Or the fact that the US delegates walked out of the BWC meeting in Geneva this past July when talk of third party verifications for all signatory nations was raised is in no way suspect since we obviously have nothing to hide ourselves. :rolleyes:
Ahhh yes, the double standards never end! let the good times roll!
One must presume that Clandestine would agree with Hussein using chemical WMD, because the US possesses them, whether the US have used them or not?
Curious, that...
Never trusted anyone who sought out every opportunity to attack his own country. Too easy to confuse that person with a Jihad Johnnie... easy for both the observer, AND the observed.
And if the Iraqis use chemical weapons, so what? They never signed up to the treaty, and our troops are given the antidotes and bio-warfare equipment as standard kit. Well, in the UK they are anyway.
No, he just isn't blinded by the lies and propaganda about your country.
Not being in the military means you aren't automatically brainwashed and have an ability to question your own country's motives.
Going along blindingly with your country, regardless of the conscequences, or if there is widespread doubt about the morality of those actions is the mark of a fool and a sheep.
BAAAAAAA
Perhaps my overt criticisms stem from hearing nothing but jingoistic rhetoric from many Americans who know as much about the world outside America as I do about astro-physics.

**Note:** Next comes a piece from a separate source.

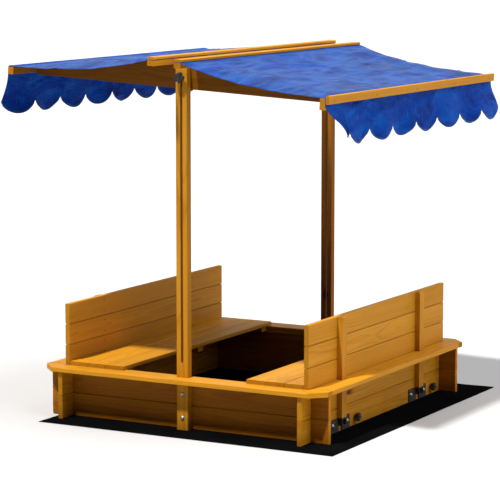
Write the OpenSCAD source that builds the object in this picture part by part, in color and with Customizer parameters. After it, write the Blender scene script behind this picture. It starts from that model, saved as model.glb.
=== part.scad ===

I simply am continually appalled by the hypocrisies that we as a supposedly freedom and democracy loving nation display in our national stance toward the rest of the world and then have the gall to wonder why events like 9/11 could ever have come to pass and why we are so despised in so many parts of the globe.
Like i said before, with great power and priveledge comes greater responsibility and reciprocity.
Actually, my experience with people in the military is that they have a much better idea of why they have the opinions which they might have, due to getting to some inside information, which the general public aren't always able to get.
It's not brainwashing, but awareness.
Talking very broadly here, before I get jumped at that not everyone is like this, yes there are exceptions, but in the whole, they are brainwashed to fight and not worry about it, to see war as more of a normality. Violence is built or programed into them, which gives them a lesser ability to see things from a non-violent stance and so are unable to see a route out of problems that doesn't involve war.
Know what that last sentence made me think of???
There's this Danish journalist called Herbert Pundik, and some time after the 11th of Sept I read one of his articles (shame that I don't remember the name nor date of it, as I could quote it more specifical).
In that article he, as many others, tried to focuse on the so-called hatred against the US and the west, from the arabic nations.
In that article he referred to a time where he was in Saudia-Arabia. Said that while touring the particual country he was in, he and his guide started talking to a group of young girls, who had just been released from school.
None of them seemed to have any warm feelings regarding the US, and had a lot of harsh criticism...
Though, when he later in that same conversation asked who would go to the US and study if he could get them visas, they all raised their hands.
Could be that the US is despised, and here you see one of the reasons for why.
I think that you'd enjoy his articles. Could probably find some common traits with this journalist...
He's the Danish national PC-terrorist supporter.
Good god, that I don't think that his articles are translated into English. Wouldn't want to hear you adopting his shit, and adding even more to your own
Love, Jacq xxx
Now forgive me, I don't anything about you and don't know about any possible accounts you may have had with soldiers or people serving within the military, though I know that the ones which I have met/know are calm people and most of all reasonable.
War is never a normality, for anyone.
May be that you are trained to act in war, but you'll never get "used" to it. Or as I heard a guy who deals with these things saying in an interview, "May be that I know how to kill, but that doesn't make me a killer".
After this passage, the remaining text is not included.